In any case I'm -0 on making changes, but would be interested in
feedback of others if there is strong sentiment about deprecating the
feature.

- Wes

On Wed, Jul 10, 2019 at 1:40 PM Ben Kietzman <be...@rstudio.com> wrote:
>
> The Union.typeIds property is confusing and its utility is unclear. I'd
> like to remove it (or at least document it better). Unless anyone knows a
> real advantage for keeping it I plan to assemble a PR to drop it from the
> format and the C++ implementation.
>
> ARROW-257 ( resolved by pull request
> https://github.com/apache/arrow/pull/143 ) extended Unions with an optional
> typeIds property (in the C++ implementation, this is
> UnionType::type_codes). Prior to that pull request each element (int8) in
> the type_ids (second) buffer of a union array was the index of a child
> array.
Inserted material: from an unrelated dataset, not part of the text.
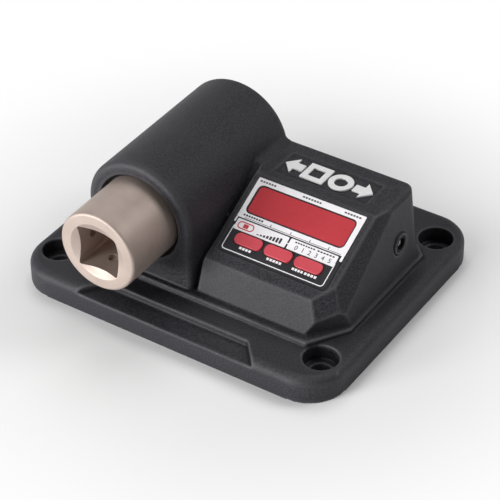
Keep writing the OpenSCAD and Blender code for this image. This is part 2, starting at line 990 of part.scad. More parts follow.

Thus a type_ids buffer beginning with 5 indicated that the union
> array began with a value from child_data[5]. After that change to interpret
> a type_id of 5 one must look through the typeIds property and the index at
> which a 5 is found is the index of the corresponding child array.
>
> The change was made to allow unused child arrays to be dropped; for example
> if a union type were predefined with 64 members then an array of nearly
> identical type containing only int32 and utf8 values would only be required
> to have two child arrays. Note: the union types are not exactly identical
> even though they contain identical members; their typeIds properties will
> differ.
>
> However unused child arrays can be replaced by null arrays (which are
> almost equally lightweight as they require no heap allocation). I'm also
> unaware of a use case for predefined type_ids; if they are application
> specific then I think it's out of scope for arrow to maintain a child_index
> <-> type_id mapping. It seems that the optimization has questionable merit
> and does not warrant the added complexity.